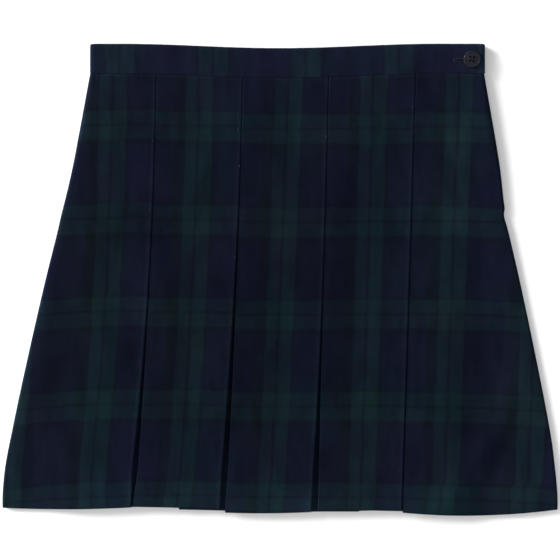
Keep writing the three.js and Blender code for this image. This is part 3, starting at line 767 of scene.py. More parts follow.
class Wiring:
    """Adds nodes to one tree and joins them. An input is a socket or a plain value."""

    def __init__(self, tree):
        self.tree = tree

    def add(self, kind, **settings):
        made = self.tree.nodes.new(kind)
        for name, value in settings.items():
            setattr(made, name, value)
        return made

    def feed(self, socket, value):
        if isinstance(value, bpy.types.NodeSocket):
            self.tree.links.new(value, socket)
        elif value is not None:
            socket.default_value = value

    def math(self, operation, a, b=None, c=None):
        made = self.add("ShaderNodeMath", operation=operation)
        for socket, value in zip(made.inputs, (a, b, c)):
            self.feed(socket, value)
        return made.outputs[0]

    def mix(self, share, a, b):
        made = self.add("ShaderNodeMix", data_type="RGBA")
        self.feed(made.inputs["Factor"], share)
        self.feed(made.inputs[6], a)
        self.feed(made.inputs[7], b)
        return made.outputs[2]

    def scaled(self, colour, share):
        """A colour times a plain number that changes over the surface."""
        made = self.add("ShaderNodeVectorMath", operation="SCALE")
        self.feed(made.inputs[0], colour)
        self.feed(made.inputs["Scale"], share)
        return made.outputs[0]

    def vectors(self, operation, a, b):
        """Two vectors or colours taken together part by part."""
        made = self.add("ShaderNodeVectorMath", operation=operation)
        self.feed(made.inputs[0], a)
        self.feed(made.inputs[1], b)
        return made.outputs[0]

    def attribute(self, name, output):
        return self.add("ShaderNodeAttribute", attribute_name=name).outputs[output]

    def parts(self, vector):
        made = self.add("ShaderNodeSeparateXYZ")
        self.feed(made.inputs[0], vector)
        return made.outputs

    def noise(self, vector, scale, detail=2.0, roughness=0.5):
        made = self.add("ShaderNodeTexNoise", noise_dimensions="3D")
        self.feed(made.inputs["Vector"], vector)
        made.inputs["Scale"].default_value = scale
        made.inputs["Detail"].default_value = detail
        made.inputs["Roughness"].default_value = roughness
        return made.outputs["Fac"]

    def vector(self, x, y, z=0.0):
        made = self.add("ShaderNodeCombineXYZ")
        for socket, value in zip(made.inputs, (x, y, z)):
            self.feed(socket, value)
        return made.outputs[0]

    def stretch(self, value, low, high, to_low, to_high):
        made = self.add("ShaderNodeMapRange")
        for socket, number in zip(made.inputs, (value, low, high, to_low, to_high)):
            self.feed(socket, number)
        return made.outputs[0]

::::

Every line containing the string "parts" must be listed.

Keep writing the three.js and Blender code for this image. This is part 3, starting at line 767 of scene.py. More parts follow.
    def parts(self, vector):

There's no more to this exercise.